The exhibition also features photography, drawings, and plans which expand Suh’s portraits—sometimes whimsical, elsewhere architectural in their specificity—of life in a globalized world. In a number of these works, Suh offers speculative possibilities for artworks that would be literally or metaphorically impossible to realize, but which offer alternatives to the status quo. One Sky (2022) comprises a series of photographic skyscapes from global locations meaningful to the artist. Exploring connectivity, urban development, and the conditions of life in lockdown, One Sky presents a slight, horizontal sliver of built structure beneath an expanse of sky.

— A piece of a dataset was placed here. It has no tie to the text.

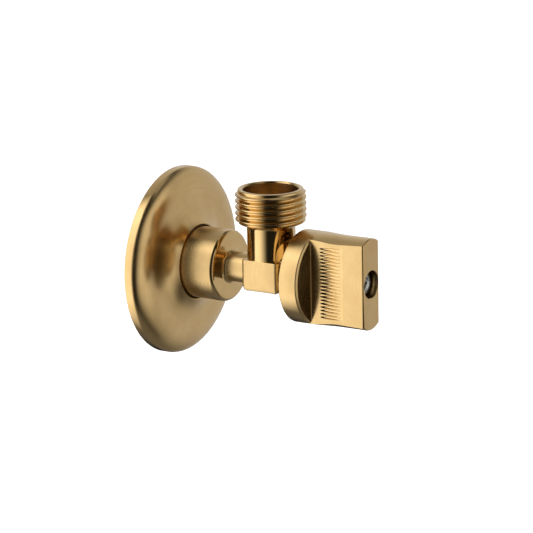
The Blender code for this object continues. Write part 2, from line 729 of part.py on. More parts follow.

On the lower level of the gallery, an immersive video installation probes the relationship between the public and private. Dong in (2022) records the architecture of one of the earliest modernist apartment blocks in the South Korean city of Daegu ahead of its scheduled demolition. Through an involved process of painstakingly captured timelapse from which he produced flythroughs, Suh captures the textures and materiality of the building. Using complex rigging systems, the camera moves from the exterior of the Dong in building to its interior—and back out again—toying with the demarcation between these spaces and suggesting the porosity of the building. The work functions as a record of a specific site and a poignant portrait of homes prior to destruction. With Dong in and throughout the exhibition, Suh asks viewers to consider what we memorialize and why, from the private sphere to our most public domains.